Some real talk about safety and etiquette
Look, it's a city park. It's generally very safe, especially during the day when it's crowded. But let’s be honest—it’s 1,000 acres of woods.
Pro-tip: The parking lot by the Shelby Bottoms Nature Center (1900 Davidson St.) is usually the safest bet. There's often a park ranger or security around. The trailhead at Forrest Green Drive is a bit more secluded.
And for the love of everything, if you’re on a bike, call out your passes. "On your left!" isn't just a suggestion. There are kids, dogs on 6-foot leashes (it's the law, by the way), and people wearing noise-canceling headphones who have no idea you're coming up behind them at 15 mph.
Practical stuff for your visit
The Nature Center is the hub. It’s got clean bathrooms, water fountains, and some cool exhibits about the local turtles. Just remember their hours are a bit specific:
- Tuesday, Thursday, Saturday: 9:00 a.m. – 4:00 p.m.
- Wednesday, Friday: 12:00 p.m. – 4:00 p.m.
- Sunday & Monday: Closed (The trails are still open, but the building is locked).
If the Nature Center lot is full—and on a sunny Saturday, it will be—head over to the Cornelia Fort entrance.
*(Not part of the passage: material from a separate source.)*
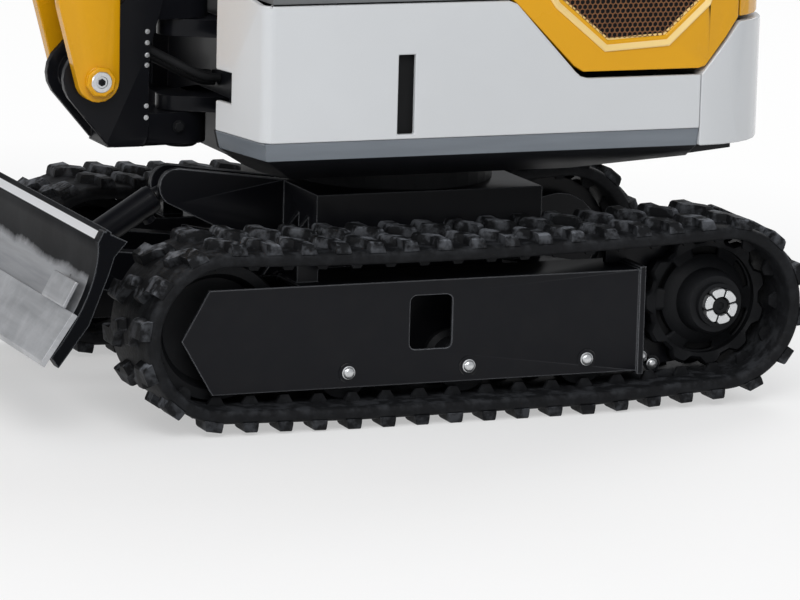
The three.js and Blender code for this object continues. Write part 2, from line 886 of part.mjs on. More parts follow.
function floorPlate() {
  const edge = house.halfWidth - 8;
  const back = house.bulkhead;
  const coverY = house.halfWidth - house.coverDepth - SEAT_GAP;
  const coverX = back + 22 + SEAT_GAP;
  const plan = [
    [coverX, edge],
    [coverX, coverY],
    [back, coverY],
    [back, -coverY],
    [coverX, -coverY],
    [coverX, -edge],
    [face.cornerX - 16, -edge],
    [face.innerX - 44, -face.innerY],
    [face.wallX + 2, -face.innerY],
    [face.wallX + 2, face.innerY],
    [face.innerX - 44, face.innerY],
    [face.cornerX - 16, edge],
  ];
  return upright(plan, house.floorTop - house.floor, house.floorTop);
}

function buildSeat(parent) {
  const floor = house.floorTop + SEAT_GAP;
  const lidTop = house.coverTop + 14 + SEAT_GAP;
  const shell = join(
    block(house.bulkhead + 22 + SEAT_GAP, 190, -seat.baseHalf, seat.baseHalf, floor, seat.base),
    block(seat.rear - 98, house.bulkhead + 30, -seat.baseHalf, seat.baseHalf, lidTop, seat.base),
  );
  const hollow = block(
    house.bulkhead + 34,
    178,
    -seat.baseHalf + 12,
    seat.baseHalf - 12,
    floor - 9,
    seat.base - 12,
  );
  put(parent, "seat_base", cut(shell, hollow), "black");
  const cushionTop = seat.base + seat.cushion;
  const cushion = sideways(
    around([
      [seat.rear + 50, seat.base + SEAT_GAP + 40, 40],
      [seat.front - 40, seat.base + SEAT_GAP + 40, 40],
      [seat.front - 46, cushionTop - 40, 40],
      [seat.rear + 50, cushionTop - 50, 40],
    ], 12),
    -seat.half,
    seat.half,
  );
  put(parent, "seat_cushion", cushion, "vinyl");
  const backrest = strap(
    [
      [seat.rear - 50, seat.base + SEAT_GAP + 45, 45],
      [seat.rear - 110, seat.back - 50, 45],
    ],
    -seat.half + 10,
    seat.half - 10,
  );
  put(parent, "seat_back", backrest, "vinyl");
  for (const [name, side] of [
    ["left", 1],
    ["right", -1],
  ]) {
    const near = side * (seat.baseHalf + SEAT_GAP);
    const far = side * (seat.baseHalf + controls.width);
    const box = sideways(
      [
        [10, floor],
        [150, floor],
        [170, 1090],
        [250, 1170],
        [250, 1215],
        [-40, 1195],
        [-20, 1090],
      ],
      near,
      far,
    );
    const stickY = side * (seat.baseHalf + controls.width / 2);
    const [foot, neck, tip] = controls.grips.map(([x, z]) => [x, stickY, z]);
    const stick = join(
      bar(foot, neck, controls.stick, 10),
      bar([neck[0], stickY, neck[2] - 12], tip, controls.grip, 12),
    );
    const blade = controls.bladeLever.map(([x, z]) => [x, -seat.baseHalf - controls.width + 20, z]);
    const extra = side < 0 ? [bar(...blade, controls.stick - 1, 10)] : [];
    put(parent, `console_${name}`, join(box, stick, ...extra), "black");
  }
  const [plateRear, plateFront, plateHalf] = controls.travelPlate;
  const [pedalRear, pedalFront, pedalY, pedalHalf] = controls.pedal;
  const travel = join(
    block(plateRear, plateFront, -plateHalf, plateHalf, floor, floor + 14),
    ...[-1, 1].flatMap((side) => {
      const [foot, neck, tip] = controls.travel.map(([x, z]) => [x, side * controls.travelApart, z]);
      const y = side * pedalY;
      return [
        bar(foot, neck, controls.stick, 10),
        bar([neck[0] + 1, neck[1], neck[2] - 30], tip, controls.grip - 2, 12),
        block(pedalRear, pedalFront, y - pedalHalf, y + pedalHalf, floor + 8, floor + 34),
      ];
    }),
  );
  put(parent, "travel_levers", travel, "black");
}

function buildCanopy(parent) {
  const floor = house.floorTop + SEAT_GAP;
  const lidTop = house.coverTop + 14 + SEAT_GAP;
  const half = canopy.post / 2;
  const y = house.halfWidth - 42;
  const railZ = canopy.top - half;
  const legs = [-1, 1].flatMap((side) => [
    strap(
      [
        [canopy.frontPost, floor + half, half],
        [canopy.front - 70, railZ, half],
      ],
      side * y - half,
      side * y + half,
    ),
    block(canopy.frontPost - 45, canopy.frontPost + 28, side * y - 34, side * y + 30, floor, floor + 12),
    strap(
      [
        [canopy.rearPost, lidTop + half, half],
        [canopy.rear + 90, railZ, half],
      ],
      side * y - half,
      side * y + half,
    ),
    block(canopy.rearPost - 38, canopy.rearPost + 48, side * y - 34, side * y + 34, lidTop, lidTop + 12),
    block(canopy.rear + 90, canopy.front - 70, side * y - half, side * y + half, railZ - half, railZ + half),
  ]);
  const cross = [canopy.rear + 90, canopy.front - 70].map((x) =>
    block(x - half, x + half, -y, y, railZ - half, railZ + half),
  );
  put(parent, "canopy_frame", join(...legs, ...cross), "black");
  const section = [
    [-canopy.half, canopy.top + SEAT_GAP],
    [canopy.half, canopy.top + SEAT_GAP],
    [canopy.half, canopy.top + 18],
    [canopy.half - 60, canopy.top + canopy.roof],
    [-canopy.half + 60, canopy.top + canopy.roof],
    [-canopy.half, canopy.top + 18],
  ];
  put(parent, "canopy_roof", lengthways(section, canopy.rear, canopy.front), "black");
}

function buildHouse(parent) {
  put(parent, "house_deck", houseDeck(), "black");
  put(parent, "front_frame", frontFrame(), "black");
  put(parent, "side_panel_left", sidePanel(1), "white");
  put(parent, "side_panel_right", sidePanel(-1), "white");
  put(parent, "counterweight", counterweight(), "white");
  put(parent, "rear_hood", rearHood(), "yellow");
  put(parent, "floor_plate", floorPlate(), "mat");
  buildEngineBay(parent);
  buildSeat(parent);
  buildCanopy(parent);
}

// ---------------------------------------------------------------- swing post

function buildSwingPost(parent) {
  const { plate, half, foot, footRadius, rear, bottom, cylinder } = post;
  const r = 20;
  const front = [
    [...foot, footRadius],
    [foot[0] - 43, bottom + r, r],
    [rear + r, bottom + r, r],
    [rear + 17, post.top, 17],
  ];
  const tower = [
    [rear + 17, post.top, 17],
    [...cylinder, 34],
    [rear + 34, foot[1] + 60, 34],
  ];
  const plates = [front, tower].flatMap((circles) => straps(circles, half - plate, half));
  const boss = disc(foot, 40, -half + 2, half - 2);
  const pinSeat = straps([[...cylinder, 26]], boomCylinder.half + PIN_GAP, half - 2);
  const lug = (z0, z1) =>
    upright(
      around([
        [king.x, 0, king.radius],
        [rear + 40, half - 8, 6],
        [rear + 40, -half + 8, 6],
      ]),
      z0,
      z1,
    );
  const low = house.deckTop + SEAT_GAP;
  const lower = lug(bottom, low);
  const upper = lug(king.highTop + PIN_GAP, post.top);
  const floorWeb = block(rear + 10, foot[0] - 30, -half + 2, half - 2, bottom, bottom + 30);
  put(parent, "swing_post", join(...plates, boss, ...pinSeat, lower, upper, floorWeb), "black");
}

// ---------------------------------------------------------------- boom

function buildBoom(parent) {
  const group = frameAt("boom_group", parent, post.foot);
  const { knee, tip, half, forkPlate, footRadius, lowerRadius, kneeRadius, tipRadius, rodEar } = boom;
  const inner = post.half + PIN_GAP;
  const fork = straps(
    [
      [0, 0, footRadius],
      [22, 160, lowerRadius],
      [22, 330, lowerRadius],
    ],
    inner,
    inner + forkPlate,
  );
  const heads = [-1, 1].map((side) => disc([0, 0], 26, side * (inner + 2), side * (inner + forkPlate + 9)));
  const lower = strap(
    [
      [22, 240, lowerRadius],
      [22, 700, lowerRadius + 2],
      [...knee, kneeRadius],
    ],
    -half,
    half,
  );
  const run = minus(tip, knee);
  const length = Math.hypot(...run);
  const along = run.map((v) => v / length);
  const aside = [-along[1], along[0]];
  const at = (s, t = 0) => plus(knee, [along[0] * s + aside[0] * t, along[1] * s + aside[1] * t]);
  const end = length - boom.tipReach;
  const upper = strap(
    [
      [...knee, kneeRadius],
      [...at(end - 52), 52],
    ],
    -half,
    half,
  );
  const tipFork = straps(
    [
      [...tip, tipRadius],
      [...at(end - 90), 40],
    ],
    arm.half + PIN_GAP,
    arm.half + PIN_GAP + boom.tipFork,
  );
  const rodEars = straps(
    [
      [...rodEar, 30],
      [knee[0] - 40, knee[1] - 36, 30],
      [knee[0] - 20, knee[1] + 84 - 40, 30],
    ],
    boomCylinder.rodHalf + PIN_GAP,
    boomCylinder.rodHalf + PIN_GAP + boom.ear,
  );
  const base = at(boom.cylinderAlong, boom.cylinderAside);
  const baseEars = straps(
    [
      [...base, 32],
      [...at(boom.cylinderAlong - 90, 30), 30],
      [...at(boom.cylinderAlong + 60, 30), 30],
    ],
    armCylinder.half + PIN_GAP,
    armCylinder.half + PIN_GAP + boom.ear,
  );
  put(group, "boom", join(...fork, ...heads, lower, upper, ...tipFork, ...rodEars, ...baseEars), "yellow");
  buildCylinder(parent, "boom_cylinder", post.cylinder, plus(post.foot, rodEar), boomCylinder, -24);
  const crank = polar(arm.crank, arm.crankAngle + arm.angle);
  buildCylinder(group, "arm_cylinder", base, plus(tip, crank), armCylinder, -309);
  buildArm(frameAt("arm_group", group, tip, arm.angle));
}

// ---------------------------------------------------------------- arm, links and bucket

function buildArm(group) {
  const { half, length, rootRadius, depthRadius, tipRadius, cylinder } = arm;
  const crank = polar(arm.crank, arm.crankAngle);
  const beam = strap(
    [
      [0, 0, rootRadius],
      [90, 0, depthRadius],
      [length, 0, tipRadius],
    ],
    -half,
    half,
  );
  const cheeks = straps(
    [
      [...crank, 34],
      [0, 0, rootRadius - 8],
    ],
    armCylinder.rodHalf + PIN_GAP,
    half,
  );
  const ears = straps(
    [
      [...cylinder, 30],
      [-30, 30, 25],
      [20, 30, 30],
    ],
    bucketCylinder.half + PIN_GAP,
    bucketCylinder.half + PIN_GAP + 15,
  );
  put(group, "arm", join(beam, ...cheeks, ...ears), "yellow");

  const pin = [length, 0];
  const lever = plus(pin, polar(bucket.lever, bucket.angle));
  const pivot = [arm.rockerAt, 0];
  const elbow = meet(pivot, arm.rocker, lever, arm.link);
  const rockerInner = half + PIN_GAP;
  const reach = THREE.MathUtils.radToDeg(Math.atan2(elbow[1] - pivot[1], elbow[0] - pivot[0]));
  const tie = plus(elbow, polar(46, reach - 25));
  const rocker = join(
    ...straps(
      [
        [...pivot, 28],
        [...elbow, 26],
        [...tie, 12],
      ],
      rockerInner,
      rockerInner + 13,
    ),
    disc(tie, 8, -rockerInner - 2, rockerInner + 2, 12),
  );
  put(frameAt("rocker_group", group, [0, 0]), "rocker_link", rocker, "black");
  const forkInner = bucketCylinder.rodHalf + PIN_GAP;
  const push = cut(
    strap(
      [
        [...elbow, 26],
        [...lever, 28],
      ],
      -half + 1,
      half - 1,
    ),
    strap(
      [
        [...elbow, 40],
        [elbow[0] + 0.56 * (lever[0] - elbow[0]), elbow[1] + 0.56 * (lever[1] - elbow[1]), 40],
      ],
      -forkInner,
      forkInner,
    ),
  );
  put(frameAt("push_group", group, [0, 0]), "push_link", push, "black");
  buildCylinder(group, "bucket_cylinder", cylinder, elbow, bucketCylinder, -384);
  buildBucket(frameAt("bucket_group", group, pin, bucket.angle));
}

function buildBucket(group) {
  const { half, wall, ear, outline, lever } = bucket;
  const curve = new THREE.SplineCurve(outline.slice(1).map((p) => new THREE.Vector2(...p)));
  const back = curve.getPoints(14).map((p) => [p.x, p.y]);
  const shape = [outline[0], ...back].reverse();
  const inset = shape.map((p) => {
    const out = minus(p, bucket.middle);
    return plus(p, scale(out, -wall / Math.hypot(...out)));
  });
  const lip = shape[0];
  const rim = shape.at(-1);
  const mouth = minus(lip, rim);
  const outward = scale([mouth[1], -mouth[0]], bucket.middleDepth / Math.hypot(...mouth));
  const hollow = [plus(lip, outward), ...inset, plus(rim, outward)];
  const shell = cut(sideways(shape, -half, half), sideways(hollow, -half + wall, half - wall));
  const inner = arm.half + PIN_GAP;
  const ears = straps(
    [
      [0, 0, 36],
      [lever, 0, 32],
      [lever + 30, -62, 14],
      [24, -72, 14],
    ],
    inner,
    inner + ear,
  );
  const bite = scale(minus(lip, shape[1]), 1 / Math.hypot(...minus(lip, shape[1])));
  const beside = [bite[1], -bite[0]];
  const at = (s, t) => plus(lip, plus(scale(bite, s), scale(beside, t)));
  const profile = [at(-16, 17), at(bucket.tooth, 7), at(bucket.tooth, 3), at(-16, -3)];
  const teeth = Array.from({ length: bucket.teeth }, (_, i) => {
    const y = -half + 26 + (i * (2 * half - 52)) / (bucket.teeth - 1);
    return sideways(profile, y - 22, y + 22);
  });
  put(group, "bucket", join(shell, ...ears, ...teeth), "yellow");
}

// ---------------------------------------------------------------- the machine

const machine = new THREE.Group();
machine.name = "mini_excavator";
buildUndercarriage(machine);
buildBlade(machine);
buildHouse(machine);
buildSwingPost(machine);
buildBoom(machine);

machine.updateMatrixWorld(true);
const extent = new THREE.Box3().setFromObject(machine, true);
machine.position.x = -(extent.min.x + extent.max.x) / 2;
machine.updateMatrixWorld(true);

export default machine;
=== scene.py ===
# %% [markdown]
# # A mini excavator on rubber tracks
# This lesson dresses a finished mechanical model. The frame below already holds every pin, panel and
# link at its real size, so nothing here moves or resizes it. Each cell adds one piece or one finish.

# %% Load the frame
import json
import math
import bmesh
import bpy
import numpy as np
from mathutils import Matrix, Vector

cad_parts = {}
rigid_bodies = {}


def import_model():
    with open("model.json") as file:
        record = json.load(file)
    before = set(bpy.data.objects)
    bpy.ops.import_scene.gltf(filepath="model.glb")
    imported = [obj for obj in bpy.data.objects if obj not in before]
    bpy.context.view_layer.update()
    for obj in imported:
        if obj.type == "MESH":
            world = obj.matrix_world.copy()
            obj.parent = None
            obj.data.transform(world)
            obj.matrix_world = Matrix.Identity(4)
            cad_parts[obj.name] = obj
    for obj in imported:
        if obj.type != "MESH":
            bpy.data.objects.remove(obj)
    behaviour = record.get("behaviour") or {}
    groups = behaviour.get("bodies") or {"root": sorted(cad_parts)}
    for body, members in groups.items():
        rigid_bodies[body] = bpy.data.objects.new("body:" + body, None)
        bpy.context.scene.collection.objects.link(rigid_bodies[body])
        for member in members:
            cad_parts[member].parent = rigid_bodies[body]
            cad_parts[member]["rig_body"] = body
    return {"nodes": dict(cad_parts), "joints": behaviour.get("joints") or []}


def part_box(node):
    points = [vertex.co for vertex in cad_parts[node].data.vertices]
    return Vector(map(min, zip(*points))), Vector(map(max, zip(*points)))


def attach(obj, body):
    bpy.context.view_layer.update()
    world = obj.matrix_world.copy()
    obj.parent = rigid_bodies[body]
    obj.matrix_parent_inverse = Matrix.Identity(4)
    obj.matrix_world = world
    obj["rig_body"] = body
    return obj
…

It’s usually got more breathing room.
What to do next
If you want to actually experience the park like a local, skip the main paved trail for once. Park at the Nature Center, but immediately hook a right onto the primitive trails (look for the woodchip paths). Follow them toward the river. You’ll find small overlooks where you can watch the General Jackson riverboat paddle by, and you’ll feel like you’ve actually escaped the city for an hour.
Check the Friends of Shelby Park and Bottoms website before you go. They frequently host volunteer days or guided "Owl Prowls" at night. Seeing the bottoms in the dark with a naturalist is a completely different vibe—creepy, cool, and totally worth the registration.
Once you’re done, drive five minutes back into East Nashville and grab a sandwich at Mitchell Delicatessen. It’s basically the unofficial post-Greenway tradition.